▶ **Stated goal**:
In the material below, the lines containing the word "bodies" are required; copy each of them.

>> Start Data block

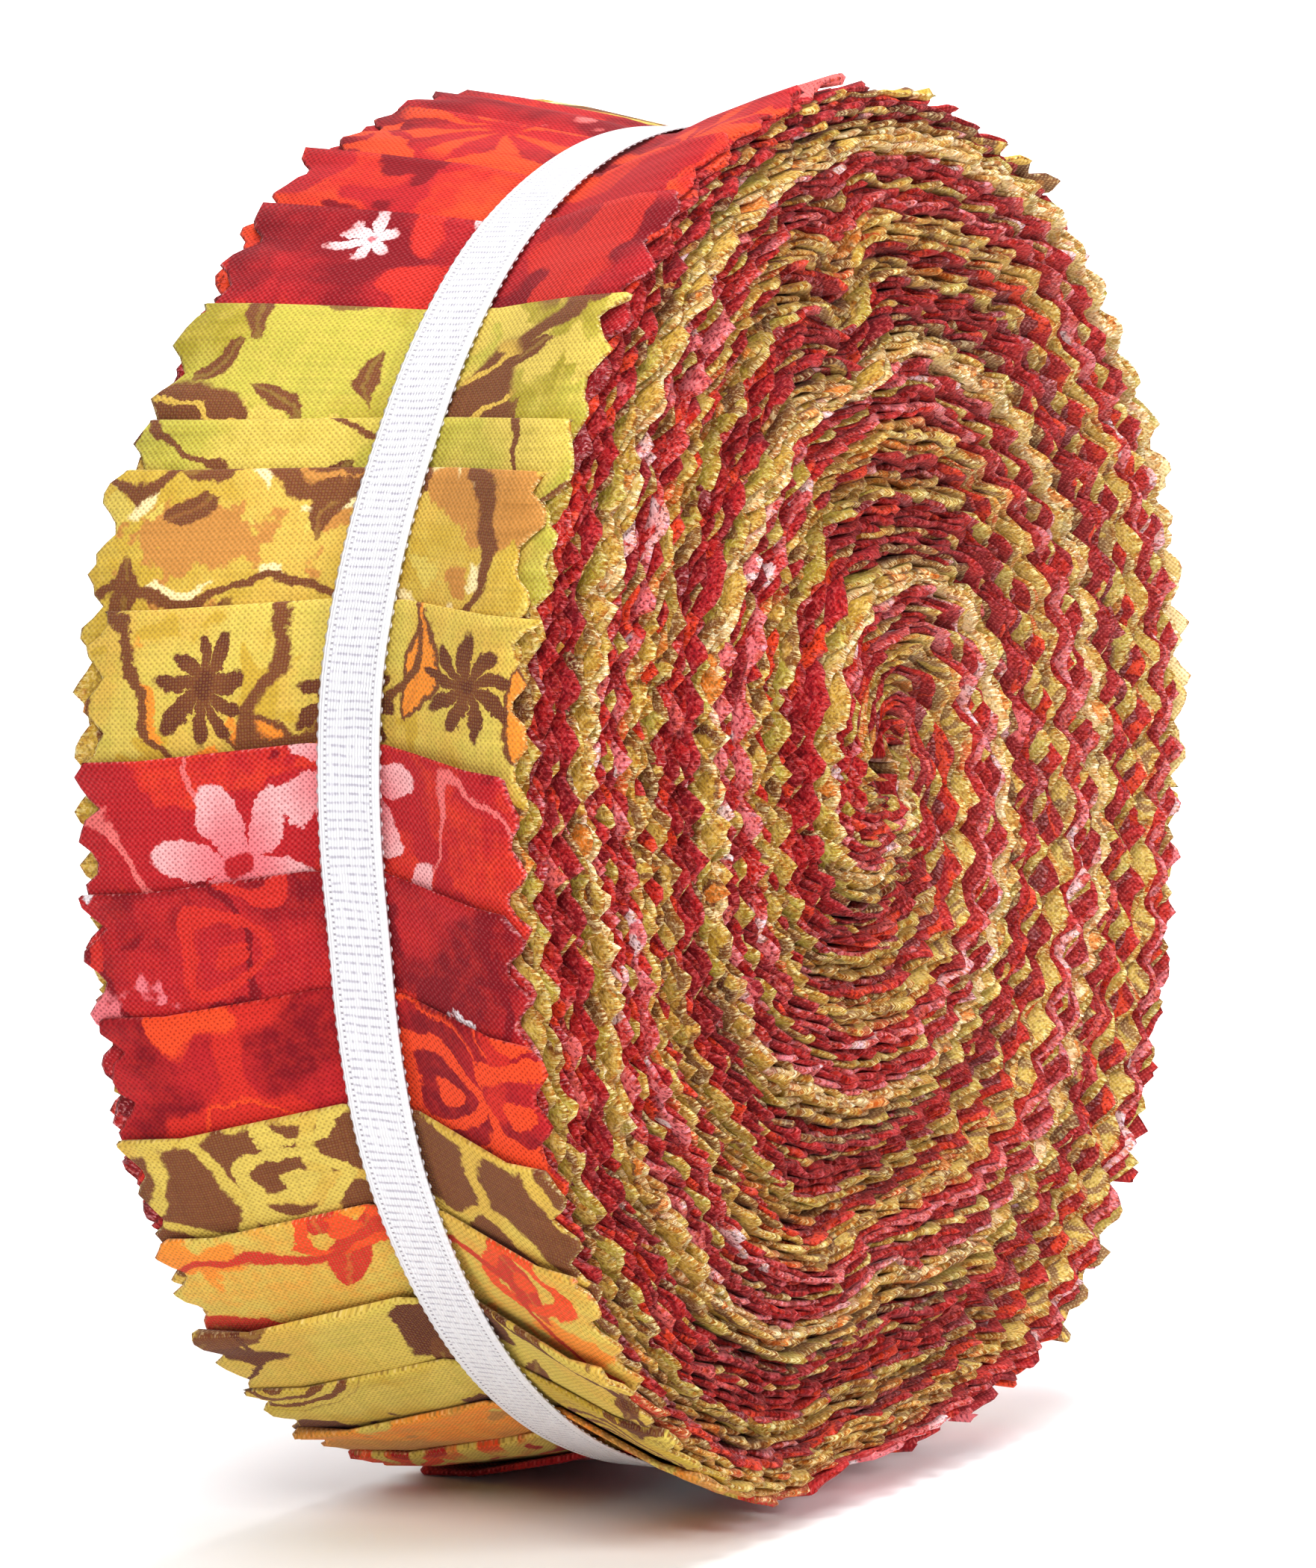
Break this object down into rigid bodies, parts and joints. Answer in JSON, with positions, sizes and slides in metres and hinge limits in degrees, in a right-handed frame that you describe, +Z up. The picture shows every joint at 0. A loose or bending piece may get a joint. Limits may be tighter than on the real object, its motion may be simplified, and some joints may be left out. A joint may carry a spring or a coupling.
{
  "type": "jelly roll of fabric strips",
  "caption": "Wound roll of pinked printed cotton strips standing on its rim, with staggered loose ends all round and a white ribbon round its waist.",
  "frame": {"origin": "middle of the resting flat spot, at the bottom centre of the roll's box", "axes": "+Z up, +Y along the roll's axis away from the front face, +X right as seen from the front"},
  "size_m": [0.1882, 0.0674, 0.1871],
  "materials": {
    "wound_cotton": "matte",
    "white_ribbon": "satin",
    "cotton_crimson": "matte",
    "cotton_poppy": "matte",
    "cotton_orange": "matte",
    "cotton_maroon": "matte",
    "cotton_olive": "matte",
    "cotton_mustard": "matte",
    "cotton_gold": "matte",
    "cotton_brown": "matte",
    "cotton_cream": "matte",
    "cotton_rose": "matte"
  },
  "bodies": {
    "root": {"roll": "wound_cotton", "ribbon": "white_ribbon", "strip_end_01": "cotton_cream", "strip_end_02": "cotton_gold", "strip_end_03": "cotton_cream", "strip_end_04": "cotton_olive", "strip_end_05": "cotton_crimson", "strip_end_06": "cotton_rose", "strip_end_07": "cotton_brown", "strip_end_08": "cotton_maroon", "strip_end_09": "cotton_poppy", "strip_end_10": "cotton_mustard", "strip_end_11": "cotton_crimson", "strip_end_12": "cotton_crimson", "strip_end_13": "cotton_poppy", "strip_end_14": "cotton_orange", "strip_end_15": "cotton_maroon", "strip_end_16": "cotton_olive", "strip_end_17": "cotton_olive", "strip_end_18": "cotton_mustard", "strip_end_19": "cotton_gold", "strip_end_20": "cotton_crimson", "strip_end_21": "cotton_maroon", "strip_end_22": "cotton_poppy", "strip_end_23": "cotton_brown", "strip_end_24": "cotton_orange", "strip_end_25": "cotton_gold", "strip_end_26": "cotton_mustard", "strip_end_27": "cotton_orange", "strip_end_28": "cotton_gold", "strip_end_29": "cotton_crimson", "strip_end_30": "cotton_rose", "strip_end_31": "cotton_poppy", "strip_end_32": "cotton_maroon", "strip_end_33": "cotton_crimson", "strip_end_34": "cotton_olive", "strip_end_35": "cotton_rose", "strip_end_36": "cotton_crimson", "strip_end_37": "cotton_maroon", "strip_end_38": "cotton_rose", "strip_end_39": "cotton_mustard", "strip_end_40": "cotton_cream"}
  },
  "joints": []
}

>> End Data block

▶ **Reply**:
Break this object down into rigid bodies, parts and joints. Answer in JSON, with positions, sizes and slides in metres and hinge limits in degrees, in a right-handed frame that you describe, +Z up. The picture shows every joint at 0. A loose or bending piece may get a joint. Limits may be tighter than on the real object, its motion may be simplified, and some joints may be left out. A joint may carry a spring or a coupling.
  "bodies": {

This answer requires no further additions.